Cities and County Must Work Together or Growth Will Outpace Government
Across open-ended survey responses, stakeholders described permitting and planning technology as siloed and not designed for the pace or complexity of the county's growth. Respondents called for modern solutions, expert consultation on complex projects, clearer communication with the public, and best practices from peer regions. The report calls for Fort Bend 2050 to function as a shared "operating system" — common metrics, shared data, predictable processes, and decision rules that align cities and the county around the same growth-readiness standards.
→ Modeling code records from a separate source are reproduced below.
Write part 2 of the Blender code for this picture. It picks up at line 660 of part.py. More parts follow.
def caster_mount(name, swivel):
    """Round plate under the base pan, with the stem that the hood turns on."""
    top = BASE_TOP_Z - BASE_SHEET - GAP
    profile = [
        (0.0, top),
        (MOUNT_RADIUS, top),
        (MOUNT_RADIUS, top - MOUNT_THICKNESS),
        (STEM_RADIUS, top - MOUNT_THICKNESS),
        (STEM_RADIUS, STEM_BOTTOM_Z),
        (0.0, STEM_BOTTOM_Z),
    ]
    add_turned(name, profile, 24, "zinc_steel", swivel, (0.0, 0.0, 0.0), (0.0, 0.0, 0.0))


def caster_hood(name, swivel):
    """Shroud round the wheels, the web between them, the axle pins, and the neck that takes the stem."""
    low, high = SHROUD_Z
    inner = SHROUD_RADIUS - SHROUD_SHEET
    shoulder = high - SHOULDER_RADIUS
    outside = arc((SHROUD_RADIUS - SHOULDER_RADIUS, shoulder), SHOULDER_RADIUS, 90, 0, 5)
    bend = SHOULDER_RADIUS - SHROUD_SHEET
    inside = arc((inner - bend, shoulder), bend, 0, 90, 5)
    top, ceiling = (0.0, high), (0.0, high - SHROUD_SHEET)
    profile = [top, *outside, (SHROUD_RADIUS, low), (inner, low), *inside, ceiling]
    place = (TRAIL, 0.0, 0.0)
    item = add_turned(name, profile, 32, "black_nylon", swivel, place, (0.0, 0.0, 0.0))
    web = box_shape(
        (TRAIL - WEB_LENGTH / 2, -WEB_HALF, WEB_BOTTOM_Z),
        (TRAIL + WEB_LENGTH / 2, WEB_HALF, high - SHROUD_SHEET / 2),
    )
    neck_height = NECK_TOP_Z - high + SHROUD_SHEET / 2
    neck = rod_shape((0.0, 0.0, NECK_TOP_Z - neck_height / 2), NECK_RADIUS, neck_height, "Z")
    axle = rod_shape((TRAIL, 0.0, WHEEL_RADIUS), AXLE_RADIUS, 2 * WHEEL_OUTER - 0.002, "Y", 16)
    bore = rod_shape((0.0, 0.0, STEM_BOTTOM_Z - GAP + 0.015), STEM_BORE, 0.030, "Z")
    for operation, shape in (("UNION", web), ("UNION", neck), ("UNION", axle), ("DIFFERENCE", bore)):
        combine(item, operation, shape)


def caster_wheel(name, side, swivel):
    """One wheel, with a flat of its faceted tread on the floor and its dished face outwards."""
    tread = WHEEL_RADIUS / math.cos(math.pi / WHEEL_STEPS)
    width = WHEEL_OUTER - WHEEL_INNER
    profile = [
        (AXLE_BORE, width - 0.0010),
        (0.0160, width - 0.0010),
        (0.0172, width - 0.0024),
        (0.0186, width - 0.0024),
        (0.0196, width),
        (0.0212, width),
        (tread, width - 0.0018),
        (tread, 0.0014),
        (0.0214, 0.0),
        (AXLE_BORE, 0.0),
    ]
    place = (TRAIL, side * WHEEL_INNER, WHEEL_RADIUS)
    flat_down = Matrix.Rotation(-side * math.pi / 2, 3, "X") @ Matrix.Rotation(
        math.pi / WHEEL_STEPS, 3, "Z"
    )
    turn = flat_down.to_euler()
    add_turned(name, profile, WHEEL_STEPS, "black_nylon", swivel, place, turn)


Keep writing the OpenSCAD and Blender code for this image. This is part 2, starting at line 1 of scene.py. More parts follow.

Preserving Farmland Could Be Fort Bend's Secret Weapon Against Flooding
The report also makes a case for preserving Fort Bend's agricultural footprint — not as a nostalgic argument against suburban growth, but as a strategy for resilience, economic diversification, land stewardship, and flood-sensitive open space. "A county that can grow while still protecting productive working lands is better positioned to retain flexibility, ecological function, and a broader mix of economic activity over time," the report states.
Fort Bend 2050: A Quality-of-Life Plan, Not Just a Growth Plan
The report concludes that Fort Bend's next decade will be defined less by whether growth continues and more by whether the county can convert that growth into performance. "Fort Bend 2050 is therefore not simply a growth plan. It is a quality-of-life agenda, a competitiveness agenda, and an implementation agenda for the next phase of the county's future," the report states.
The Fort Bend Regional Partnership plans to form working groups of public and private sector stakeholders as implementation planning begins.